One of the effects of the substantial reduction in surface water has been the impact on overhead migration.  The effect differs with species.  Waders, terns and chats seem to be particularly badly effected, although wider trends may also play a part.  Even during easterly airflows and frontal systems the birds failed to appear. Wader numbers, even with staging birds, were down considerably, particularly Ruff, Little Stint, Curlew Sandpiper and Greenshank. Large raptors may also be affected but not so badly, surface water may not be so important for this group.  In 2001, the national invasion of Honey Buzzards was seen at Beddington when 13 birds were logged.  The year list has declined and reaches the low 140s rather than the high150s pre-development.  However the species list actually hid a more desperate decline, as many species which were regular in good numbers had been reduced to one or two sightings a year.  The extreme rarities and new birds generally dried up.

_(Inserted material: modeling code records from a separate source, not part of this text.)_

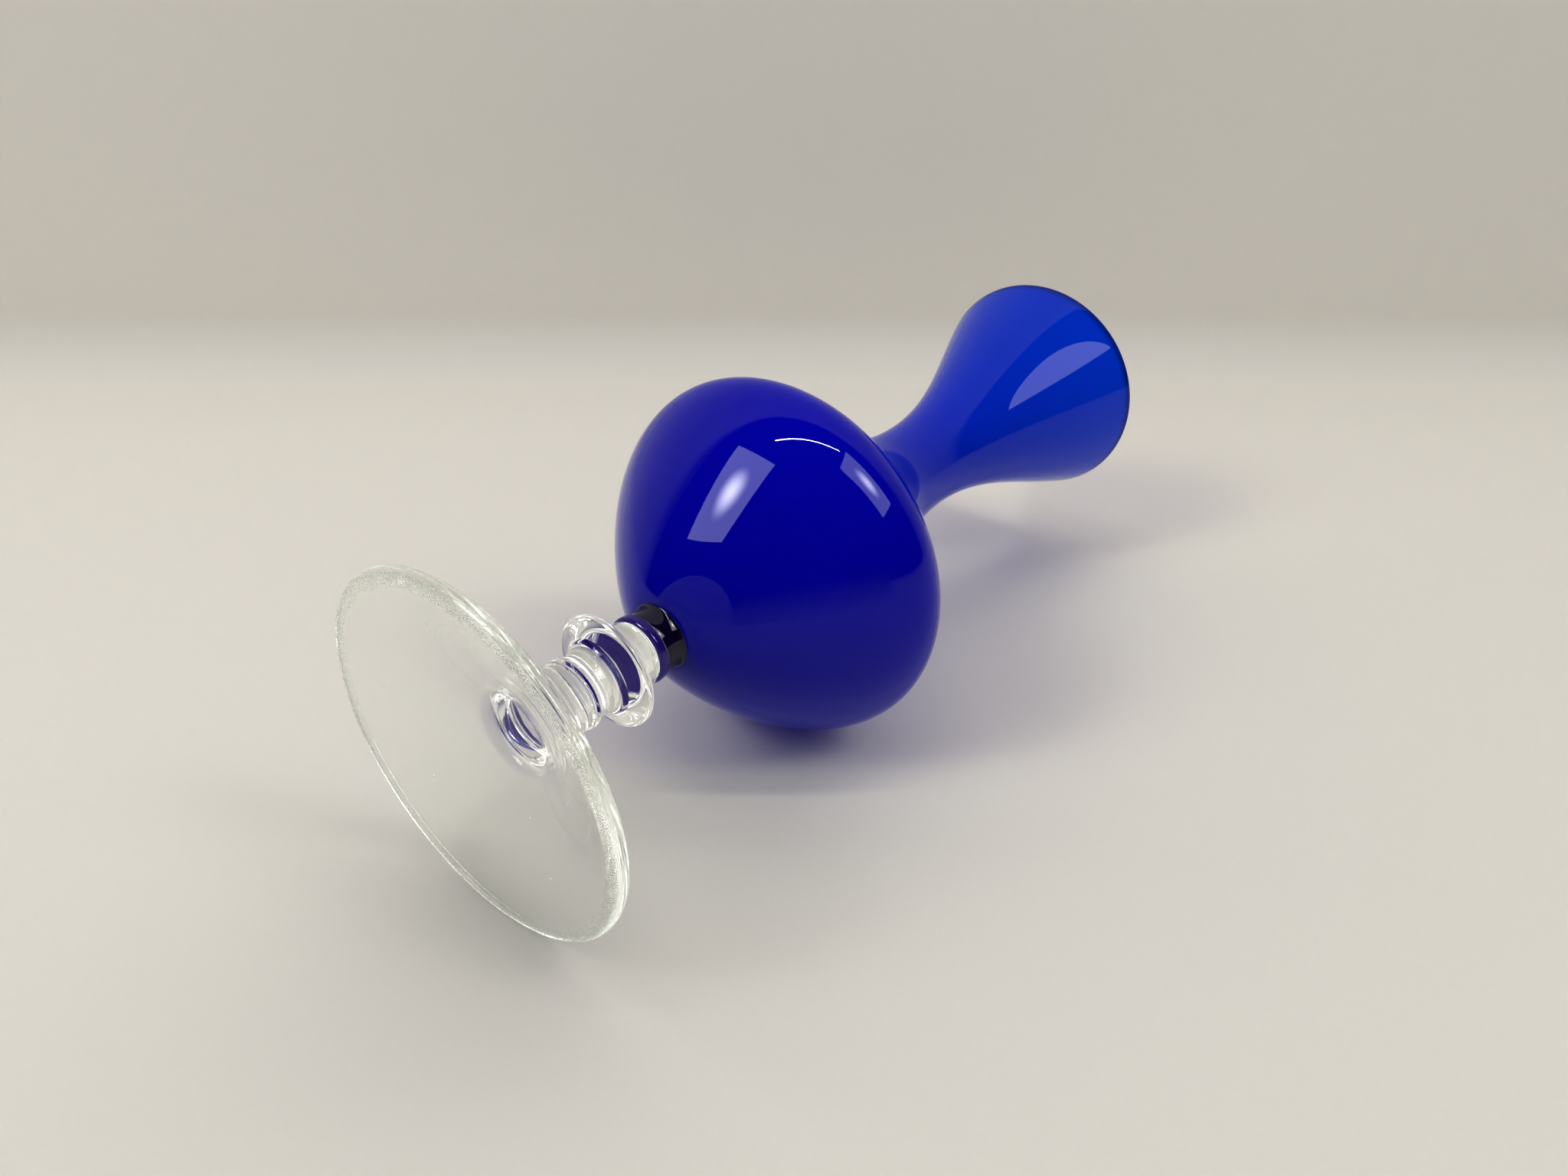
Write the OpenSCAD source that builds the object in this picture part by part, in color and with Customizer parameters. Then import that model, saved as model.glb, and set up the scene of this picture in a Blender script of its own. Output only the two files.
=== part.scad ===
// Footed vase of cased cobalt glass on a clear glass stem.
// Everything is turned about the Z axis. The origin is the centre of the ring
// on which the foot stands, and the mouth is at the top.
// Outlines are lists of [radius, height] points, in millimetres.

/* [Overall] */
// Height from the standing ring to the top of the lip
total_h = 242.7; // [238:0.1:260]
// Widest diameter of the foot
foot_d = 91.2; // [80:0.2:110]

/* [Body] */
// Widest diameter of the bulb
bulb_d = 99.6; // [80:0.2:120]
// Height of the widest place of the bulb
bulb_z = 102.2; // [96:0.2:108]
// Outside diameter of the neck at its narrowest
neck_d = 26.9; // [22:0.1:34]
// Height of the narrowest place of the neck
neck_z = 168.2; // [158:0.2:176]
// Outside diameter of the mouth
mouth_d = 69.4; // [50:0.2:84]
// Angle at which the trumpet opens at the lip, from upright, in degrees
flare_angle = 20; // [12:1:26]
// Angle at which the bulb leaves the stem, from upright, in degrees
seat_angle = 80; // [70:1:82]
// Thickness of the cobalt glass
overlay_t = 1.3; // [0.8:0.1:1.6]
// Thickness of the white opal glass inside it
lining_t = 1.3; // [0.8:0.1:1.6]

/* [Foot] */
// Thickness of the foot at its rim
foot_t = 3.6; // [3.2:0.1:5]
// Radius of the rounded rim edges
foot_edge = 1.5; // [0.8:0.1:1.6]
// Height of the hollow under the foot at its centre
dome_h = 12.5; // [8:0.5:13]
// Radius of the polished circle under the foot
polish_r = 10.8; // [8:0.2:12]
// Depth of that circle at its centre
polish_depth = 0.4; // [0.2:0.1:2]

/* [Stem] */
// Radius of the lower post
lower_r = 8.6; // [7.6:0.1:9]
// Radius of the upper post
upper_r = 8; // [7:0.1:8.4]
// Outside radius of the thin thread
thread_r = 9; // [8.8:0.1:10]
// Outside radius of the merese, the large ring of the stem
merese_r = 14.8; // [13.6:0.1:16]
// Radius of the rounded edge of the merese
merese_edge = 1.1; // [0.8:0.1:1.3]
// Outside radius of the collar under the cobalt tip
collar_r = 8.9; // [8.6:0.1:9.4]

/* [Hidden] */

round_fn = 128;
curve_steps = 16;
arc_steps = 8;

// Heights at which one piece of the stem ends and the next begins
base_z = 16.2;
lower_z = 21;
thread_z = 28.9;
middle_z = 31.3;
merese_z = 37.7;
upper_z = 42.5;
collar_z = 50.2;
tip_z = 53;
body_z = 58.6;

// The foot: where it stands, and the slopes of its two faces in degrees
foot_r = foot_d / 2;
stand_in = foot_r - 3.4;
base_r = 12.6;
rim_slope = 14;
centre_slope = 27;
rim_pull = 13;
centre_pull = 10;

// The stem
fire_edge = 0.5;
post_edge = 0.9;
thread_low_edge = 0.4;
thread_high_edge = 1.2;
flare_r = 10.3;
merese_mid_z = 40.8;
hill_r = 12.4;
collar_edge = 0.9;
tip_r = 8.2;
body_seat_r = 8.8;

// The body
bulb_r = bulb_d / 2;
neck_r = neck_d / 2;
mouth_r = mouth_d / 2;
wall_t = overlay_t + lining_t;
rim_z = total_h - wall_t / 2 * (1 + sin(flare_angle));
lip_turn = 1.6;
floor_flat = 0.75;
belly = bulb_z - body_z;
shoulder = neck_z - bulb_z;
trumpet = rim_z - neck_z;
// How far each stretch of the outline keeps its starting direction, as a part
// of its height, chosen so that the curvature runs on through every join
seat_pull = 0.19;
belly_pull = 0.37;
shoulder_pull = 0.257;
neck_pull = 0.686;
flare_pull = 0.357;

clear_glass = [0.86, 0.9, 0.88, 0.45];
cobalt_glass = [0.02, 0.03, 0.6];
dark_cobalt = [0.03, 0.02, 0.12];
opal_glass = [0.93, 0.94, 0.95];

// A step along a line that leans away from upright by an angle
function lean(a, length) = [sin(a), cos(a)] * length;
// A step along a line that rises from level by an angle
function rise(a, length) = [cos(a), sin(a)] * length;
// A point on a cubic curve with four control points
function on_curve(c, t) =
    pow(1 - t, 3) * c[0] + 3 * pow(1 - t, 2) * t * c[1]
    + 3 * (1 - t) * t * t * c[2] + pow(t, 3) * c[3];
// The direction of the curve there
function along(c, t) =
    let(d = pow(1 - t, 2) * (c[1] - c[0]) + 2 * (1 - t) * t * (c[2] - c[1])
            + t * t * (c[3] - c[2]))
    d / norm(d);
// The point that lies a depth inside a curve that is drawn upwards
function inside(c, t, depth) =
    let(d = along(c, t)) on_curve(c, t) + depth * [-d[1], d[0]];
// Points along one curve, its first point left out
function traced(c, depth = 0, last = 1) =
    [for (i = [1:curve_steps]) inside(c, last * i / curve_steps, depth)];
// Points on a round edge, from one angle to another
function arc(centre, radius, from, to) =
    [for (i = [0:arc_steps]) centre + rise(from + (to - from) * i / arc_steps, radius)];
function reversed(list) = [for (i = [len(list) - 1:-1:0]) list[i]];

// The outside of the body: bulb from the seat to its widest place, shoulder up
// to the neck, trumpet from the neck to the rim
belly_curve = [
    [body_seat_r, body_z],
    [body_seat_r, body_z] + lean(seat_angle, seat_pull * belly),
    [bulb_r, bulb_z - belly_pull * belly],
    [bulb_r, bulb_z]
];
shoulder_curve = [
    [bulb_r, bulb_z],
    [bulb_r, bulb_z + shoulder_pull * shoulder],
    [neck_r, neck_z - neck_pull * shoulder],
    [neck_r, neck_z]
];
trumpet_curve = [
    [neck_r, neck_z],
    [neck_r, neck_z + flare_pull * trumpet],
    [mouth_r, rim_z] - lean(flare_angle, flare_pull * trumpet),
    [mouth_r, rim_z]
];
// How far along the trumpet the lining reaches before the lip turns over it
lining_end = 1 - lip_turn / (3 * flare_pull * trumpet);

// A side of the wall, from the seat up to the given place on the trumpet
function wall_side(depth, last) = concat(
    [inside(belly_curve, 0, depth)],
    traced(belly_curve, depth),
    traced(shoulder_curve, depth),
    traced(trumpet_curve, depth, last)
);
// The rounded floor of the hollow at a depth, from the axis out to the wall
function floor_side(depth) =
    let(edge = inside(belly_curve, 0, depth),
        bend = floor_flat * edge[0],
        low = edge[1] - (edge[0] - bend) / tan(seat_angle))
    [for (i = [0:arc_steps - 1])
        let(t = i / arc_steps)
        2 * (1 - t) * t * [bend, low] + t * t * edge + pow(1 - t, 2) * [0, low]];

module turned(outline, tint) {
    color(tint) rotate_extrude($fn = round_fn) polygon(outline);
}

// Domed disc that the vase stands on, with a polished circle under its centre
module foot() {
    polish_sphere = (polish_r * polish_r + polish_depth * polish_depth) / (2 * polish_depth);
    polish_angle = asin(polish_r / polish_sphere);
    polish_centre = [0, dome_h + polish_depth - polish_sphere];
    under_curve = [
        [polish_r, dome_h],
        [polish_r, dome_h] + rise(-centre_slope, centre_pull),
        [stand_in, 0] - rise(-rim_slope, rim_pull),
        [stand_in, 0]
    ];
    rim_top = [foot_r - foot_edge, foot_t];
    upper_curve = [
        rim_top,
        rim_top + rise(180 - rim_slope, rim_pull),
        [base_r, base_z] + rise(-centre_slope, centre_pull),
        [base_r, base_z]
    ];
    turned(concat(
        arc(polish_centre, polish_sphere, 90, 90 - polish_angle),
        traced(under_curve),
        arc([foot_r - foot_edge, foot_edge], foot_edge, -90, 0),
        arc([foot_r - foot_edge, foot_t - foot_edge], foot_edge, 0, 90),
        traced(upper_curve),
        [[0, base_z]]
    ), clear_glass);
}

// Flared root where the lower post spreads on to the foot
module stem_base() {
    root_curve = [
        [base_r, base_z],
        [base_r, base_z] + rise(180 - centre_slope, 2.6),
        [lower_r, lower_z - 3],
        [lower_r, lower_z]
    ];
    turned(concat(
        [[0, base_z], [base_r, base_z]],
        traced(root_curve),
        [[0, lower_z]]
    ), clear_glass);
}

// Plain post below the thread, with its top edge fire-rounded
module lower_post() {
    turned(concat(
        [[0, lower_z], [lower_r, lower_z]],
        arc([lower_r - post_edge, thread_z - post_edge], post_edge, 0, 90),
        [[0, thread_z]]
    ), clear_glass);
}

// Thin thread of glass laid between two posts, crisp below and round above
module thread_ring() {
    low_r = thread_r - thread_low_edge;
    high_r = thread_r - thread_high_edge;
    turned(concat(
        [[0, thread_z]],
        arc([low_r, thread_z + thread_low_edge], thread_low_edge, -90, 0),
        arc([high_r, middle_z - thread_high_edge], thread_high_edge, 0, 90),
        [[0, middle_z]]
    ), clear_glass);
}

// Post between the thread and the merese, flaring into the merese
module middle_post() {
    post_r = upper_r + 0.1;
    flare_curve = [
        [post_r, middle_z + fire_edge],
        [post_r, middle_z + 3.4],
        [post_r + 0.5, merese_z - 1],
        [flare_r, merese_z]
    ];
    turned(concat(
        [[0, middle_z]],
        arc([post_r - fire_edge, middle_z + fire_edge], fire_edge, -90, 0),
        traced(flare_curve),
        [[0, merese_z]]
    ), clear_glass);
}

// Large ring of the stem: a disc with two shallow cones and a thin round edge
module merese() {
    turned(concat(
        [[0, merese_z], [flare_r, merese_z]],
        arc([merese_r - merese_edge, merese_mid_z], merese_edge, -62, 68),
        [[hill_r, upper_z], [0, upper_z]]
    ), clear_glass);
}

// Short post between the merese and the collar, spreading on to the merese
module upper_post() {
    root_curve = [
        [hill_r, upper_z],
        [hill_r - 2.3, upper_z + 0.9],
        [upper_r, upper_z + 1.2],
        [upper_r, upper_z + 4.2]
    ];
    turned(concat(
        [[0, upper_z], root_curve[0]],
        traced(root_curve),
        [[upper_r, collar_z], [0, collar_z]]
    ), clear_glass);
}

// Small clear ring where the stem takes the cobalt tip
module collar() {
    edge_r = collar_r - collar_edge;
    turned(concat(
        [[0, collar_z]],
        arc([edge_r, collar_z + collar_edge], collar_edge, -90, 0),
        arc([edge_r, tip_z - collar_edge], collar_edge, 0, 90),
        [[0, tip_z]]
    ), clear_glass);
}

// Solid end of the cobalt gather, so thick that it looks black
module cobalt_tip() {
    tip_curve = [
        [tip_r - fire_edge, tip_z],
        [tip_r + 0.1, tip_z + 0.6],
        [body_seat_r, body_z] - lean(seat_angle, 1),
        [body_seat_r, body_z]
    ];
    turned(concat(
        [[0, tip_z], tip_curve[0]],
        traced(tip_curve),
        [[0, body_z]]
    ), dark_cobalt);
}

// Cobalt outer layer of bulb, neck and trumpet, with the lip that turns over
// the end of the lining
module cobalt_body() {
    out_dir = lean(flare_angle, wall_t / 2);
    across = [-out_dir[1], out_dir[0]];
    lip_centre = [mouth_r, rim_z] + across;
    lip = [for (i = [1:arc_steps])
        let(a = 180 * i / arc_steps)
        lip_centre - across * cos(a) + out_dir * sin(a)];
    turned(concat(
        [[0, body_z]],
        wall_side(0, 1),
        lip,
        [inside(trumpet_curve, lining_end, wall_t)],
        reversed(wall_side(overlay_t, lining_end)),
        reversed(floor_side(overlay_t))
    ), cobalt_glass);
}

// White opal layer inside the cobalt, closed at the bottom of the bulb
module opal_lining() {
    turned(concat(
        floor_side(overlay_t),
        wall_side(overlay_t, lining_end),
        reversed(wall_side(wall_t, lining_end)),
        reversed(floor_side(wall_t))
    ), opal_glass);
}

foot();
stem_base();
lower_post();
thread_ring();
middle_post();
merese();
upper_post();
collar();
cobalt_tip();
cobalt_body();
opal_lining();
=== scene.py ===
"""Looks for a footed vase of cased cobalt glass, lying on its side on a pale sweep.

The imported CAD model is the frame: the vase stands upright along +Z with its foot at the origin.
It is shown lying down, so the camera, the sweep and the lamps are turned about the vase, and the
vase stays where the CAD put it. Everything is in metres, and colours are linear (r, g, b).
"""

import math

import bmesh
import bpy
from mathutils import Matrix, Vector


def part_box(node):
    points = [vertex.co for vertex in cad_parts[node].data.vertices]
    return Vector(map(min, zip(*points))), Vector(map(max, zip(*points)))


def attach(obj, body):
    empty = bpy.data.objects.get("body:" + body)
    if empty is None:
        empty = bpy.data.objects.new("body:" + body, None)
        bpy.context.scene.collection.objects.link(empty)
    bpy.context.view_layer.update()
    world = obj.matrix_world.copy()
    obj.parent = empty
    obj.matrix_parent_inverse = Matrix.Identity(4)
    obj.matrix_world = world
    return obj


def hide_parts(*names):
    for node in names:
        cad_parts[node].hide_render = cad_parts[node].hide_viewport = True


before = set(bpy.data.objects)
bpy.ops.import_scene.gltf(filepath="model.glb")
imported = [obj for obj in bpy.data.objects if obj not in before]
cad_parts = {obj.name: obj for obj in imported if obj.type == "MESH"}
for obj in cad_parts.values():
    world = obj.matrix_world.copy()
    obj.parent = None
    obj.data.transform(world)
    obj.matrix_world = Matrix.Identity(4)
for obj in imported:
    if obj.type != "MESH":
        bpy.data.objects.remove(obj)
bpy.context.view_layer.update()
BODY = "root"

# ---------------------------------------------------------------- sizes

MM = 0.001
SEGMENTS = 160          # turns of every lathe
CURVE_STEPS = 36        # points on each cubic curve
ARC_STEPS = 16          # points on each round edge
ON_AXIS = 1e-9          # a ring of a smaller radius is a single point
SHARP_ANGLE = math.radians(40)
WELD_GAP = 0.005 * MM   # between two pieces of glass that are fused


def top_of(node):
    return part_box(node)[1].z


def radius_of(node):
    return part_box(node)[1].x


FOOT_R = radius_of("foot")
FOOT_T = 3.6 * MM
FOOT_EDGE = 1.5 * MM
STAND_IN = FOOT_R - 3.4 * MM
DOME_H = 12.5 * MM
POLISH_R = 10.8 * MM
POLISH_DEPTH = 0.4 * MM
RIM_SLOPE, CENTRE_SLOPE = math.radians(14), math.radians(27)
RIM_PULL, CENTRE_PULL = 13 * MM, 10 * MM
FIRE_EDGE = 0.5 * MM
MERESE_EDGE = 1.1 * MM
MERESE_DROP = 1.7 * MM    # of the middle of its edge below its upper face
MERESE_TURN = -62, 68     # degrees round its edge, from its lower to its upper face
COLLAR_EDGE = 0.9 * MM
POST_EDGE = 0.9 * MM
THREAD_LOW_EDGE, THREAD_HIGH_EDGE = 0.4 * MM, 1.2 * MM
UPPER_R = 8.0 * MM
MIDDLE_R = UPPER_R + 0.1 * MM
TIP_R = 8.2 * MM

# How far the inner control points of the stem's curves lie from the ends of the curves
ROOT_PULL, ROOT_RISE = 2.6 * MM, 3 * MM
FLARE_RISE, FLARE_DROP, FLARE_OUT = 3.4 * MM, 1 * MM, 0.5 * MM
FILLET_IN, FILLET_LIFT, FILLET_RISE, FILLET_TOP = 2.3 * MM, 0.9 * MM, 1.2 * MM, 4.2 * MM
TIP_OUT, TIP_RISE, TIP_FALL = 0.1 * MM, 0.6 * MM, 1 * MM

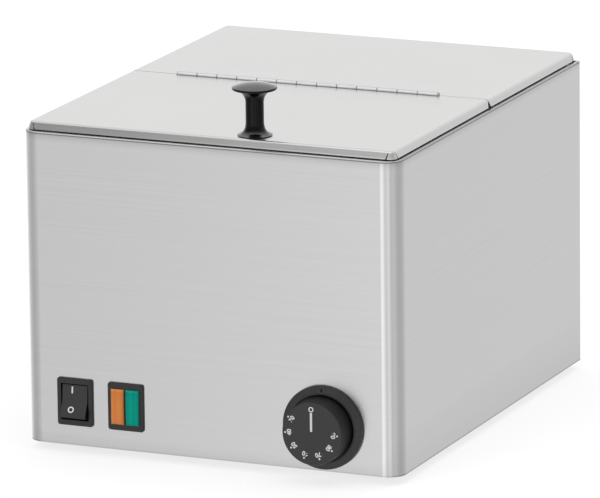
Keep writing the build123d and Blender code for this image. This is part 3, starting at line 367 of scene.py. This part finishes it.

Duck numbers too have suffered from the reduction in surface water.  It was the combination of lake and sludge beds that was so important for some species, especially Teal and less so Wigeon and Shoveler. Birds would feed on the sludge beds with a safe roosting site in close proximity.  Two other factors may be important, gull numbers and a reduction in nutrient levels that often follows the creation of new water bodies.


With migration reduced to a trickle, much of the ‘magic’ of Beddington Birding was being tested.  A few regulars carried on with Garry Messenbird and Johnny Allan persevering at full pace despite the conditions..


Over all, due to landfill,  nearly 50% of the regular species to Beddington have experienced some kind of temporary decline. The effects of the development has predictably been negative. The full scale of the effect on the bird life is detailed in independent studies but such a decline is expected in the face of extensive change. It is also understood that such negative changes are necessary and temporary.